Q2: Which employers qualify for the payroll tax exemption?

A2: Taxable businesses and tax-exempt organizations qualify for the payroll tax exemption. Such employers in U.S. territories (i.e., American Samoa, Commonwealth of Northern Mariana Islands, Guam, the U.S. Virgin Islands and Puerto Rico) that are subject to federal social security tax also qualify for the payroll tax exemption. Federal, State or local government employers generally do not qualify for the payroll tax exemption. However, public colleges and universities can qualify for the exemption. Indian tribal governments also qualify for the exemption.

Q3: Does the payroll tax exemption apply to household employers?

A3: No. The payroll tax exemption applies only to wages paid to a qualified employee performing services in the employer’s trade or business or in activities in furtherance of a tax-exempt organization’s exempt purpose.
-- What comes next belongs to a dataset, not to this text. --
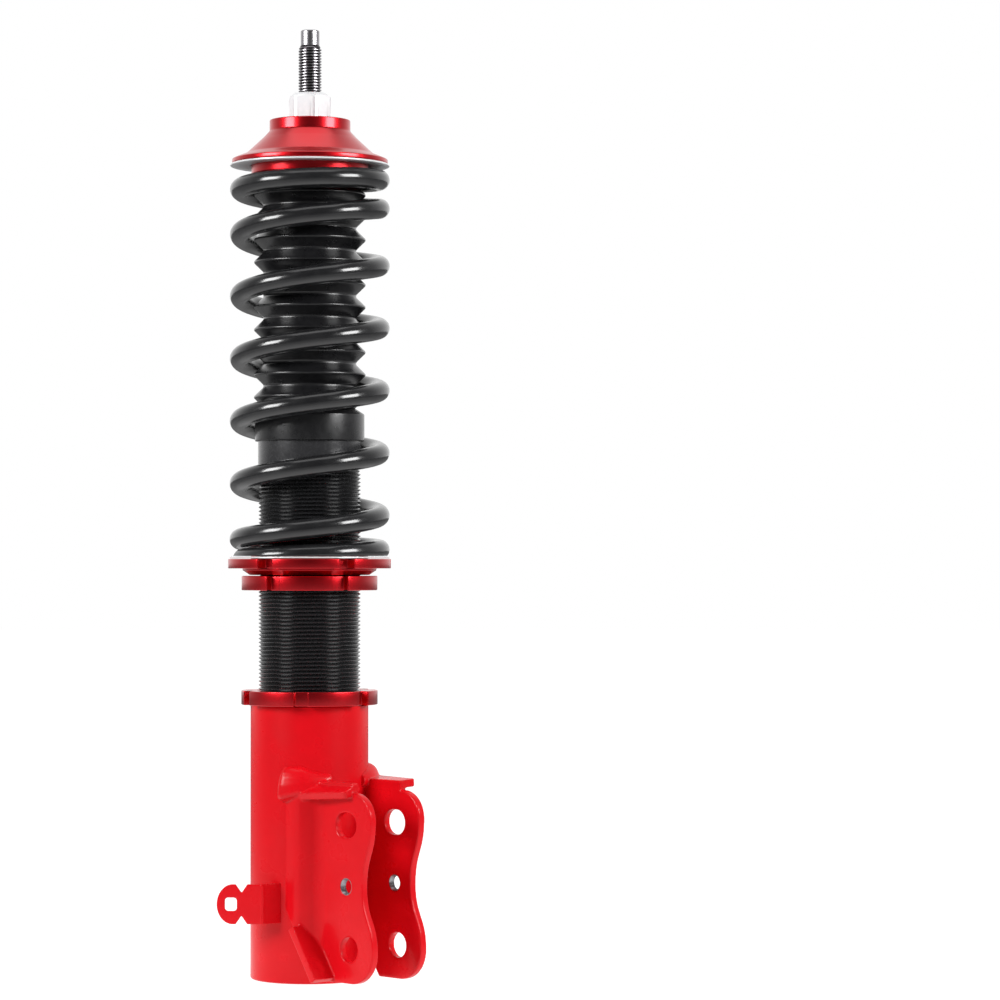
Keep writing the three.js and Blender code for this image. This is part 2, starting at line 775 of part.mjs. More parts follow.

Q4: If an employer starts a new business, does the payroll tax exemption apply to wages paid to employees hired for the new business?

A4: Yes, if they are qualified employees.

Q5: If an employee laid off in 2009 has been receiving COBRA premium assistance, for which the employer has been taking the COBRA premium assistance credit, and the employer rehires the employee, can the employer take the payroll tax exemption under the HIRE Act for wages paid to the employee?

A5: Yes, if the employee is a qualified employee.